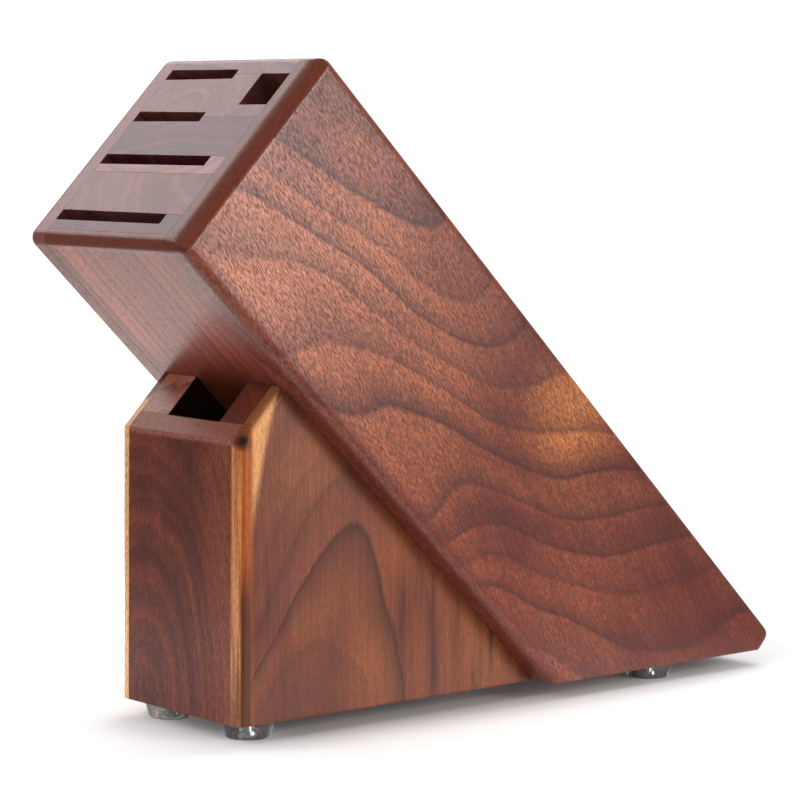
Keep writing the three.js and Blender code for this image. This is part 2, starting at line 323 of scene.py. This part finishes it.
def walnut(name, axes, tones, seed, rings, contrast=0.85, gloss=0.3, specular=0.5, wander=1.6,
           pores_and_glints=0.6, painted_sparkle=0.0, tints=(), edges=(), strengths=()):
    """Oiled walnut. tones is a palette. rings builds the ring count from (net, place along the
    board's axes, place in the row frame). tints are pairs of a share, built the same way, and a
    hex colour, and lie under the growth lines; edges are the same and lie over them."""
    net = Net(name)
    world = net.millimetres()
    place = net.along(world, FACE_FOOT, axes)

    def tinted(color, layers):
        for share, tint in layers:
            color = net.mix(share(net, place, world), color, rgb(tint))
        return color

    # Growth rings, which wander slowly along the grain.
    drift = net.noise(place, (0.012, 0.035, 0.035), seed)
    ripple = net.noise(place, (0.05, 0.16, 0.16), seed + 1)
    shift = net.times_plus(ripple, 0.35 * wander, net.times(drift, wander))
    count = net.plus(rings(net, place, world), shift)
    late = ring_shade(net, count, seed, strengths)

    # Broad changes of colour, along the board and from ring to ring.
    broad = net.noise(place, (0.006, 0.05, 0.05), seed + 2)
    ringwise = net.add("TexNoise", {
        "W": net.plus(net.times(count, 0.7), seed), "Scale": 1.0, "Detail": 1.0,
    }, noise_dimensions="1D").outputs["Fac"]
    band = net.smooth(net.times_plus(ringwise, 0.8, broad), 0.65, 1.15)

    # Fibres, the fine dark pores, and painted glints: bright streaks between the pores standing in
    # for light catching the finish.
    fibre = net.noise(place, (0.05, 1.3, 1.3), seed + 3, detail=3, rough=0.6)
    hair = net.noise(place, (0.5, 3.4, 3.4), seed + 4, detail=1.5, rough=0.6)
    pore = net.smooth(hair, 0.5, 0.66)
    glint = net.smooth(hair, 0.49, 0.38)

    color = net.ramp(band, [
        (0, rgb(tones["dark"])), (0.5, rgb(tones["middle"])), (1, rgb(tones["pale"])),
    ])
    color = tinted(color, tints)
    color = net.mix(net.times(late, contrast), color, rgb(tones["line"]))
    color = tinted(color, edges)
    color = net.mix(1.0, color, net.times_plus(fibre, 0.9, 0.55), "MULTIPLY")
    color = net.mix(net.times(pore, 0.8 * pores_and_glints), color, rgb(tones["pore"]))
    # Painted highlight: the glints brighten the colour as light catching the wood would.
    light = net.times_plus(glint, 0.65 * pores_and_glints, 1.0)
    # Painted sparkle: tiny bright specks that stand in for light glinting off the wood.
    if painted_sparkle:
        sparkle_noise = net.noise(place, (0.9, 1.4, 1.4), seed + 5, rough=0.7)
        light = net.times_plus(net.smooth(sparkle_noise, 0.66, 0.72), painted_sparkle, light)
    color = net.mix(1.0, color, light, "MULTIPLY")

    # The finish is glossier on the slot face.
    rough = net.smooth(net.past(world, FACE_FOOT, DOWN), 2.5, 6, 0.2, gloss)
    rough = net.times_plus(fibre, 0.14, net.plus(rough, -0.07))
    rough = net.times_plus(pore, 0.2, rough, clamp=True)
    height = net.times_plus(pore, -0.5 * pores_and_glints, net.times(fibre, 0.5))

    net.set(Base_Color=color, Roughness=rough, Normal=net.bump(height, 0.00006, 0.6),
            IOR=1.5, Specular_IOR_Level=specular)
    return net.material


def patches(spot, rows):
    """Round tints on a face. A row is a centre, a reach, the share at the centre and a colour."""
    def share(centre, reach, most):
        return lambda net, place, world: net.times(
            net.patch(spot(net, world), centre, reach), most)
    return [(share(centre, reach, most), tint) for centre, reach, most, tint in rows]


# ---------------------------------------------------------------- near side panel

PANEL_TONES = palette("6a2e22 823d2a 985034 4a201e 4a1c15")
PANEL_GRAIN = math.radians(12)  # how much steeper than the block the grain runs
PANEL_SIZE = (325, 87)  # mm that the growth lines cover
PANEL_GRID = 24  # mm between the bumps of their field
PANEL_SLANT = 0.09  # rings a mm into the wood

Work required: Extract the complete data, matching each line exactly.

Complete answer:
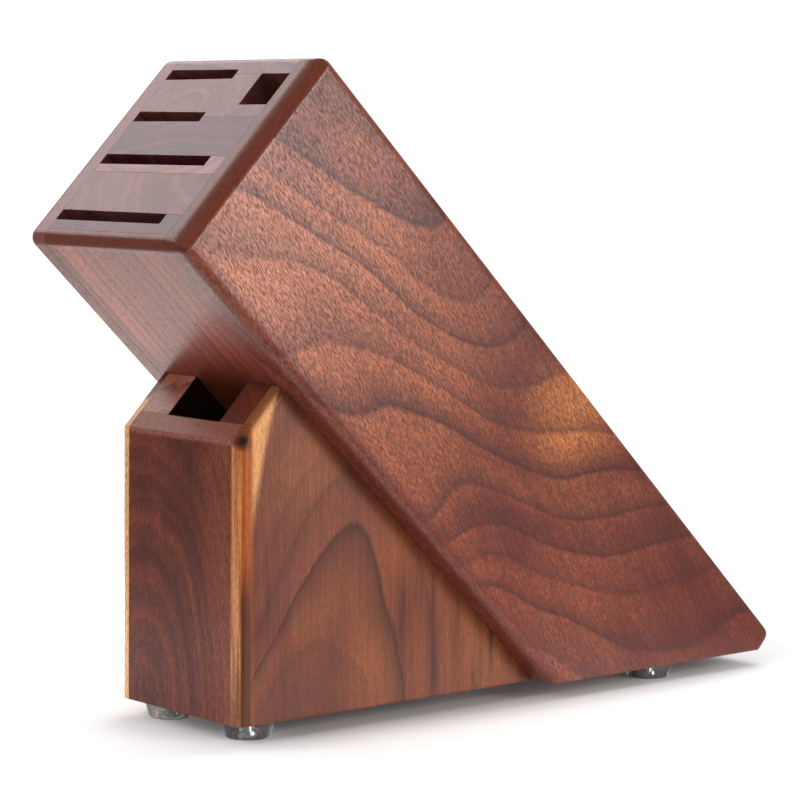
Keep writing the three.js and Blender code for this image. This is part 2, starting at line 323 of scene.py. This part finishes it.
def walnut(name, axes, tones, seed, rings, contrast=0.85, gloss=0.3, specular=0.5, wander=1.6,
           pores_and_glints=0.6, painted_sparkle=0.0, tints=(), edges=(), strengths=()):
    """Oiled walnut. tones is a palette. rings builds the ring count from (net, place along the
    board's axes, place in the row frame). tints are pairs of a share, built the same way, and a
    hex colour, and lie under the growth lines; edges are the same and lie over them."""
    net = Net(name)
    world = net.millimetres()
    place = net.along(world, FACE_FOOT, axes)

    def tinted(color, layers):
        for share, tint in layers:
            color = net.mix(share(net, place, world), color, rgb(tint))
        return color

    # Growth rings, which wander slowly along the grain.
    drift = net.noise(place, (0.012, 0.035, 0.035), seed)
    ripple = net.noise(place, (0.05, 0.16, 0.16), seed + 1)
    shift = net.times_plus(ripple, 0.35 * wander, net.times(drift, wander))
    count = net.plus(rings(net, place, world), shift)
    late = ring_shade(net, count, seed, strengths)

    # Broad changes of colour, along the board and from ring to ring.
    broad = net.noise(place, (0.006, 0.05, 0.05), seed + 2)
    ringwise = net.add("TexNoise", {
        "W": net.plus(net.times(count, 0.7), seed), "Scale": 1.0, "Detail": 1.0,
    }, noise_dimensions="1D").outputs["Fac"]
    band = net.smooth(net.times_plus(ringwise, 0.8, broad), 0.65, 1.15)

    # Fibres, the fine dark pores, and painted glints: bright streaks between the pores standing in
    # for light catching the finish.
    fibre = net.noise(place, (0.05, 1.3, 1.3), seed + 3, detail=3, rough=0.6)
    hair = net.noise(place, (0.5, 3.4, 3.4), seed + 4, detail=1.5, rough=0.6)
    pore = net.smooth(hair, 0.5, 0.66)
    glint = net.smooth(hair, 0.49, 0.38)

    color = net.ramp(band, [
        (0, rgb(tones["dark"])), (0.5, rgb(tones["middle"])), (1, rgb(tones["pale"])),
    ])
    color = tinted(color, tints)
    color = net.mix(net.times(late, contrast), color, rgb(tones["line"]))
    color = tinted(color, edges)
    color = net.mix(1.0, color, net.times_plus(fibre, 0.9, 0.55), "MULTIPLY")
    color = net.mix(net.times(pore, 0.8 * pores_and_glints), color, rgb(tones["pore"]))
    # Painted highlight: the glints brighten the colour as light catching the wood would.
    light = net.times_plus(glint, 0.65 * pores_and_glints, 1.0)
    # Painted sparkle: tiny bright specks that stand in for light glinting off the wood.
    if painted_sparkle:
        sparkle_noise = net.noise(place, (0.9, 1.4, 1.4), seed + 5, rough=0.7)
        light = net.times_plus(net.smooth(sparkle_noise, 0.66, 0.72), painted_sparkle, light)
    color = net.mix(1.0, color, light, "MULTIPLY")

    # The finish is glossier on the slot face.
    rough = net.smooth(net.past(world, FACE_FOOT, DOWN), 2.5, 6, 0.2, gloss)
    rough = net.times_plus(fibre, 0.14, net.plus(rough, -0.07))
    rough = net.times_plus(pore, 0.2, rough, clamp=True)
    height = net.times_plus(pore, -0.5 * pores_and_glints, net.times(fibre, 0.5))

    net.set(Base_Color=color, Roughness=rough, Normal=net.bump(height, 0.00006, 0.6),
            IOR=1.5, Specular_IOR_Level=specular)
    return net.material


def patches(spot, rows):
    """Round tints on a face. A row is a centre, a reach, the share at the centre and a colour."""
    def share(centre, reach, most):
        return lambda net, place, world: net.times(
            net.patch(spot(net, world), centre, reach), most)
    return [(share(centre, reach, most), tint) for centre, reach, most, tint in rows]


# ---------------------------------------------------------------- near side panel

PANEL_TONES = palette("6a2e22 823d2a 985034 4a201e 4a1c15")
PANEL_GRAIN = math.radians(12)  # how much steeper than the block the grain runs
PANEL_SIZE = (325, 87)  # mm that the growth lines cover
PANEL_GRID = 24  # mm between the bumps of their field
PANEL_SLANT = 0.09  # rings a mm into the wood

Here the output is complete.